- **Work required**
Write the material out again exactly.
--------
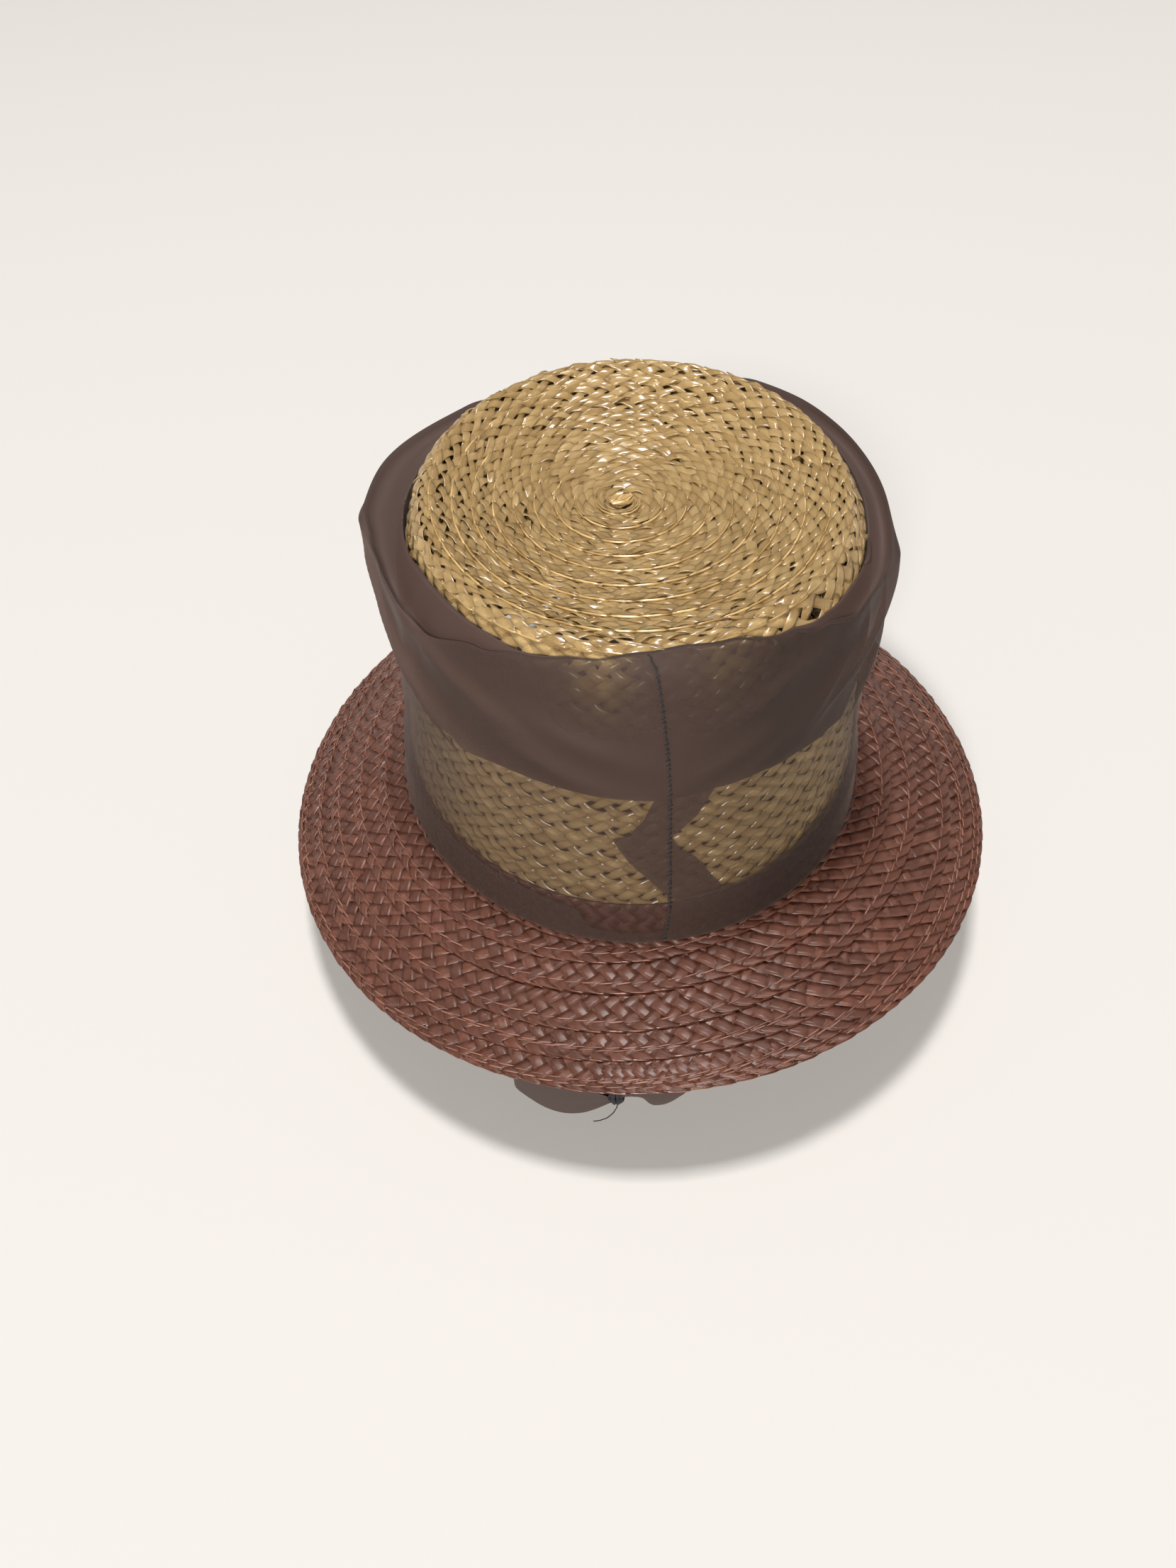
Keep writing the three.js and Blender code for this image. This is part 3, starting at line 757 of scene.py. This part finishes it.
# Height and share of the oval's half width that the straw has there
WALL_SWELL = np.array([(0, 1.0), (35, 1.004), (70, 1.006), (95, 1.0), (102, 0.99), (106, 0.965),
                       (108.8, 0.93)])
RIM_RISE = 5.6                     # how much higher the straw's rim is at the front
RIM_FROM, RIM_REACH = 95, 15       # the height where this starts, and how far it takes to be all
CHIFFON_OFF = 0.6                  # how far the cloth is off the straw everywhere
CHIFFON_FLARE = 2.6                # how late up the crown it starts to stand off further
COLLAR_ROOM, COLLAR_REACH = 1.3, 14  # how much further off over the turned-up row, and how high
HEM_CLEAR = 0.3                    # how high the hem hangs above the brim
CHIFFON_ROUND = 600                # steps round the sheet
OUTER_LAYER_OUT = 0.95             # how far out the outer layer lies, over the inner ones
OUTER_DENSITY, INNER_DENSITY, HEM_DENSITY = 0.40, 0.84, 0.68
CROWDED_MORE, BESIDE_MORE, DENSEST = 0.3, 0.32, 0.88
CLEAR_REACH = 38                   # how far round from the back the single layer stays clearest
FOLD_PAINTED_SHADING = 0.24                   # painted light and shade on the folds: how much lighter the upper side of a fold is painted, and darker the lower
RIGHT_PAINTED_SHADE = 0.34                  # painted shade: how much darker the cloth is painted away from the back's left, as if lit from the left
CHIFFON_BROWN = (0.062, 0.033, 0.025, 1)
# Painted shade and painted light on the cloth, for the lower and upper sides of its folds.
PAINTED_FOLD_SHADE, PAINTED_FOLD_LIGHT = (0.028, 0.0145, 0.011, 1), (0.112, 0.066, 0.050, 1)


def smooth_row(table, column, degrees):
    """A column of a table at an angle, eased level at each row as soft cloth hangs."""
    x, y = table[:, 0], table[:, column]
    i = np.clip(np.searchsorted(x, degrees, side="right") - 1, 0, len(x) - 2)
    t = np.clip((degrees - x[i]) / (x[i + 1] - x[i]), 0, 1)
    return y[i] + (y[i + 1] - y[i]) * t * t * (3 - 2 * t)


def fold_relief(angle, height):
    """How far the slanting folds lift the outer layer."""
    lift = 0
    for fold_angle, fold_height, slant, reach, spread, relief in SOFT_FOLDS:
        away = angle - math.radians(fold_angle)
        along = np.arctan2(np.sin(away), np.cos(away)) * BASE_HALF_WIDTH
        off = height - fold_height - along * slant
        lift = lift + relief * np.exp(-(along / reach) ** 2 - (off / spread) ** 2)
    return lift


def chiffon_place(degrees, height, out, flared=1.0):
    """A point of the chiffon at an angle and height, a distance out from its inner face; where
    flared is 0 the cloth hugs the straw."""
    angle = np.radians(degrees)
    share = np.clip(height / smooth_row(TOP_FOLD, 1, degrees), 0, 1)
    stand = smooth_row(TOP_FOLD, 2, degrees) * share ** CHIFFON_FLARE * flared
    over_collar = COLLAR_ROOM * (1 - np.clip((height - COLLAR_REACH) / COLLAR_REACH, 0, 1)) ** 2
    raised = RIM_RISE * (1 + np.sin(angle)) / 2 * np.clip((height - RIM_FROM) / RIM_REACH, 0, 1)
    swell = np.interp(height - raised, WALL_SWELL[:, 0], WALL_SWELL[:, 1])
    off = CHIFFON_OFF + over_collar + stand + out
    x, y = beside_oval(height, angle, off, swell)
    return np.stack([x, y, HEM_CLEAR + height + 0 * off], -1)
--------
- **Problem solution**
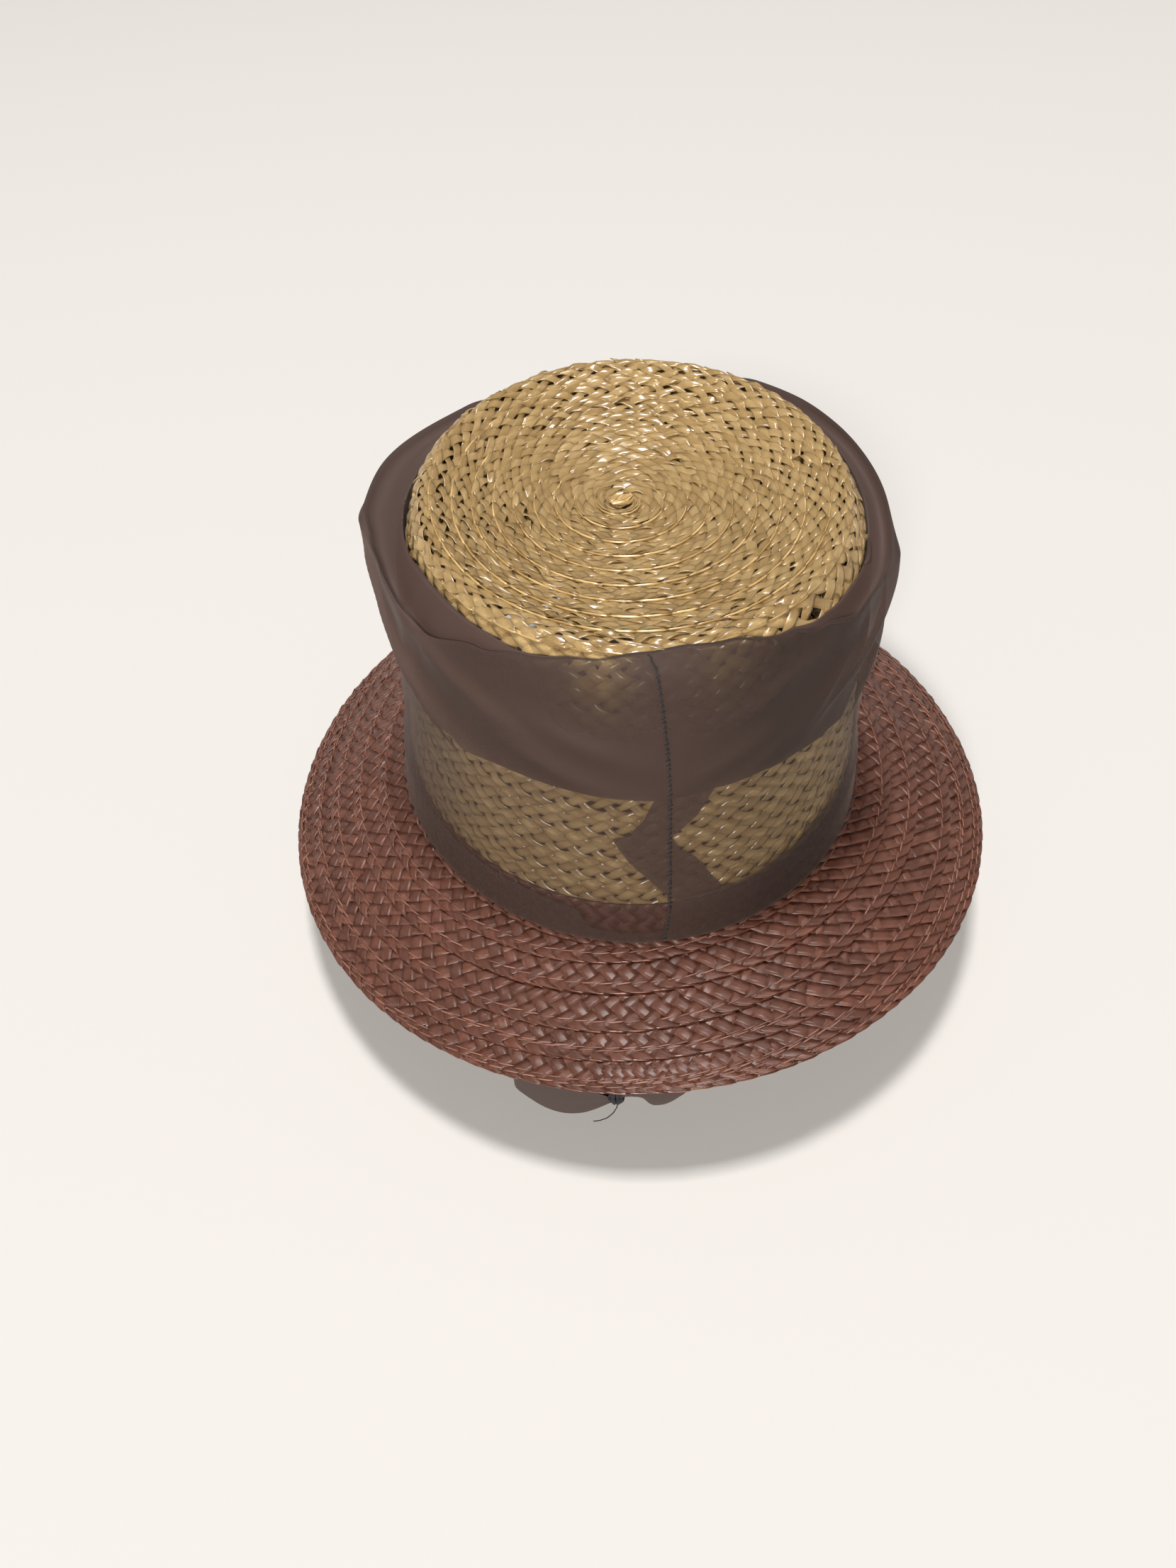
Keep writing the three.js and Blender code for this image. This is part 3, starting at line 757 of scene.py. This part finishes it.
# Height and share of the oval's half width that the straw has there
WALL_SWELL = np.array([(0, 1.0), (35, 1.004), (70, 1.006), (95, 1.0), (102, 0.99), (106, 0.965),
                       (108.8, 0.93)])
RIM_RISE = 5.6                     # how much higher the straw's rim is at the front
RIM_FROM, RIM_REACH = 95, 15       # the height where this starts, and how far it takes to be all
CHIFFON_OFF = 0.6                  # how far the cloth is off the straw everywhere
CHIFFON_FLARE = 2.6                # how late up the crown it starts to stand off further
COLLAR_ROOM, COLLAR_REACH = 1.3, 14  # how much further off over the turned-up row, and how high
HEM_CLEAR = 0.3                    # how high the hem hangs above the brim
CHIFFON_ROUND = 600                # steps round the sheet
OUTER_LAYER_OUT = 0.95             # how far out the outer layer lies, over the inner ones
OUTER_DENSITY, INNER_DENSITY, HEM_DENSITY = 0.40, 0.84, 0.68
CROWDED_MORE, BESIDE_MORE, DENSEST = 0.3, 0.32, 0.88
CLEAR_REACH = 38                   # how far round from the back the single layer stays clearest
FOLD_PAINTED_SHADING = 0.24                   # painted light and shade on the folds: how much lighter the upper side of a fold is painted, and darker the lower
RIGHT_PAINTED_SHADE = 0.34                  # painted shade: how much darker the cloth is painted away from the back's left, as if lit from the left
CHIFFON_BROWN = (0.062, 0.033, 0.025, 1)
# Painted shade and painted light on the cloth, for the lower and upper sides of its folds.
PAINTED_FOLD_SHADE, PAINTED_FOLD_LIGHT = (0.028, 0.0145, 0.011, 1), (0.112, 0.066, 0.050, 1)


def smooth_row(table, column, degrees):
    """A column of a table at an angle, eased level at each row as soft cloth hangs."""
    x, y = table[:, 0], table[:, column]
    i = np.clip(np.searchsorted(x, degrees, side="right") - 1, 0, len(x) - 2)
    t = np.clip((degrees - x[i]) / (x[i + 1] - x[i]), 0, 1)
    return y[i] + (y[i + 1] - y[i]) * t * t * (3 - 2 * t)


def fold_relief(angle, height):
    """How far the slanting folds lift the outer layer."""
    lift = 0
    for fold_angle, fold_height, slant, reach, spread, relief in SOFT_FOLDS:
        away = angle - math.radians(fold_angle)
        along = np.arctan2(np.sin(away), np.cos(away)) * BASE_HALF_WIDTH
        off = height - fold_height - along * slant
        lift = lift + relief * np.exp(-(along / reach) ** 2 - (off / spread) ** 2)
    return lift


def chiffon_place(degrees, height, out, flared=1.0):
    """A point of the chiffon at an angle and height, a distance out from its inner face; where
    flared is 0 the cloth hugs the straw."""
    angle = np.radians(degrees)
    share = np.clip(height / smooth_row(TOP_FOLD, 1, degrees), 0, 1)
    stand = smooth_row(TOP_FOLD, 2, degrees) * share ** CHIFFON_FLARE * flared
    over_collar = COLLAR_ROOM * (1 - np.clip((height - COLLAR_REACH) / COLLAR_REACH, 0, 1)) ** 2
    raised = RIM_RISE * (1 + np.sin(angle)) / 2 * np.clip((height - RIM_FROM) / RIM_REACH, 0, 1)
    swell = np.interp(height - raised, WALL_SWELL[:, 0], WALL_SWELL[:, 1])
    off = CHIFFON_OFF + over_collar + stand + out
    x, y = beside_oval(height, angle, off, swell)
    return np.stack([x, y, HEM_CLEAR + height + 0 * off], -1)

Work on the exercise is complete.